This is part of a series of short interviews, based on face-to-face meetings at SEMICON West 2013.
Sitting down with EV Group execs to talk about the company’s latest achievements and contributions to the 3D IC cause has become an annual SEMICON West tradition. In fact, I’ve probably spent more time with this team than any other in the 3D space because I’ve visited the headquarters in Schaerding twice, and the North American headquarters in Tempe AZ on a fairly regular basis, since I’m based in Phoenix. You’d think by now we’d run out of new things to discuss, but nothing could be further from the truth. There’s always something going on there.
This year, our discussion focused on the details of EVG’s latest technology innovations being showcased at SEMICON West, including the introduction of its next generation of its EVG®40NT automated measurement system, which is designed to work in concert with the company’s GEMINI® FB fusion wafer bonding system to support the manufacture of next-generation 3D-integrated CMOS image sensors. Additionally, the company introduced its LowTemp™ debonding platform, which features three high-volume-production room-temperature debonding process types and is supported by a supply chain of seven qualified adhesive suppliers to enable greater manufacturing flexibility.
Marcus Wimplinger, Director Business Unit Technology Development and IP at EV Group, explained the latest update to the 40NT system, which involves software integration between the measurement system and the bonder to provide 100% alignment accuracy inspection of fusion-bonded wavers.

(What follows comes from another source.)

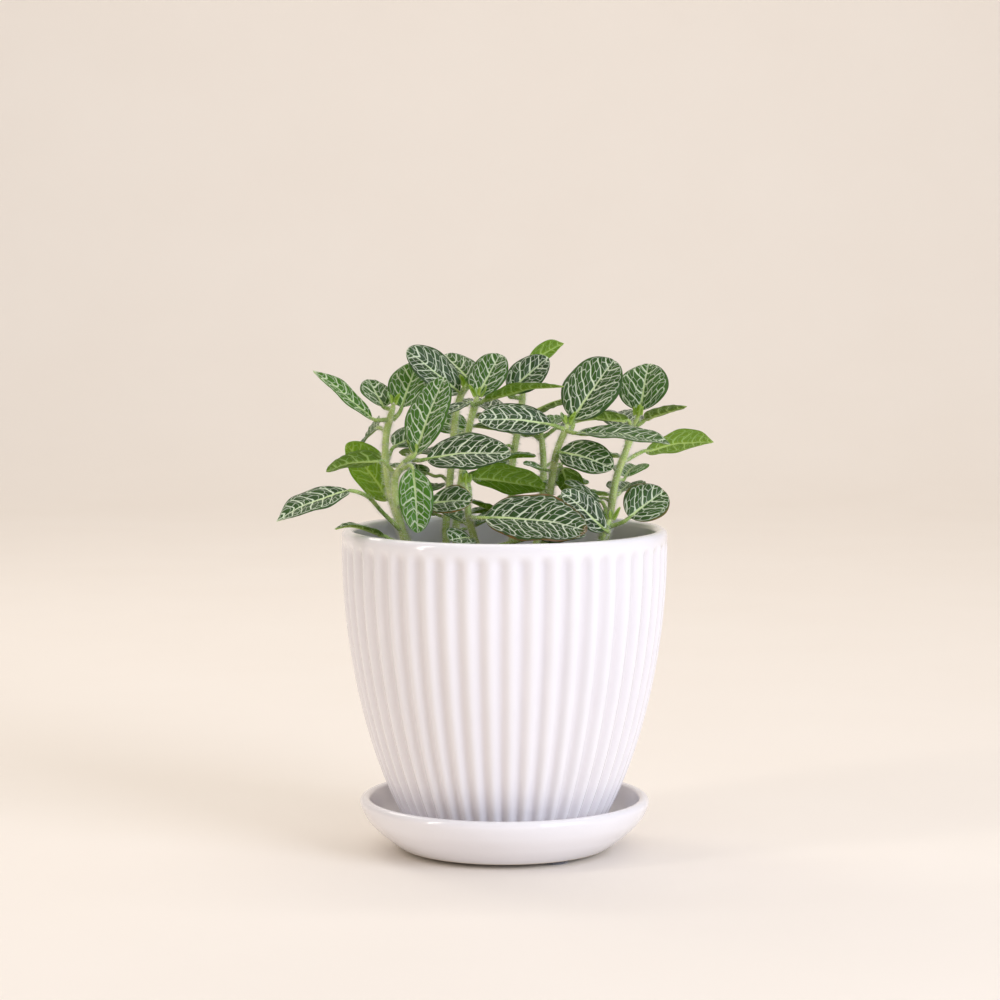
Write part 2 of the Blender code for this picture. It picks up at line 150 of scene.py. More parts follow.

Here’s how it works: wafers are fusion-bonded in the bonder, which is placed next to the measurement system. Alignment is checked before passing the wafers on to the final batch anneal step, allowing for re-work if necessary.
According to Wimplinger, the target application is backside illuminated (BSI) CMOS image sensors, which uses via-last technology, and doesn’t require a temporary bond/debond (TB/DB) step because thinning takes place after the permanent bond and anneal. Since we’re dealing with full thickness wafers, if they are misaligned, they can be separated, rebonded and rechecked. After annealing, one of the wafers is thinned, which is why there’s no need for TB/DB.
BSI image sensor technology is a true 3D technology, because the photodiode is on the top wafer, and signal processing is on the lower wafer. It uses next-generation via last processes, which results in higher density vias, but only around the perimeter of the image sensor chip. The interconnect between the wafers is a face-to-face bond without TSVs – Ziptronix Direct Bond Interconnect (DBI) is one way to accomplish this, said Wimplinger. The TSVs around the edge connect the images sensor to the outside world.
We also talked about EVG’s latest temporary bond/debond work focused on expanding options for room temperature debonding, which has become the latest TB/DB Holy Grail. The company now offers three process solutions: ZoneBond, UV laser debond, and a new multi-layer debond process. Seven adhesive suppliers qualified for this family of debonding, including Shin Etsu, JSR, Hitachi Dupont, Brewer Science, Dow Corning, and others.
Why so many options? “There’s no solution that fits all,” explained Hermann Waltl, executive sales and customer support director at EV Group. “There are different requirements based on topography, cost of ownership, etc. We consult with the customer to determine the requirements and make recommendations based on our product family.” He added that there are different process modules and different adhesives suited to individual requirements. The idea is to leverage these across the product families.
In addition to this, EVG also announced a three-year common lab agreement with Leti to optimize temporary- and permanent-bonding technologies related to 3D TSV integration and all direct bonding heterostructures. The lab focuses on hardware, software and process development including a new covalent bonding process, ComBond, that has a new equipment platform where handling is done in a high vacuum atmosphere, explained Waltl. While this process initially targets MEMS and compound semiconductor applications, Waltl says its also compelling for integrating Si photonics in 3D systems, and could put EVG “ahead of the pack” in this area.
So like I said – at EVG, there’s never a dull moment. ~ F.v.T.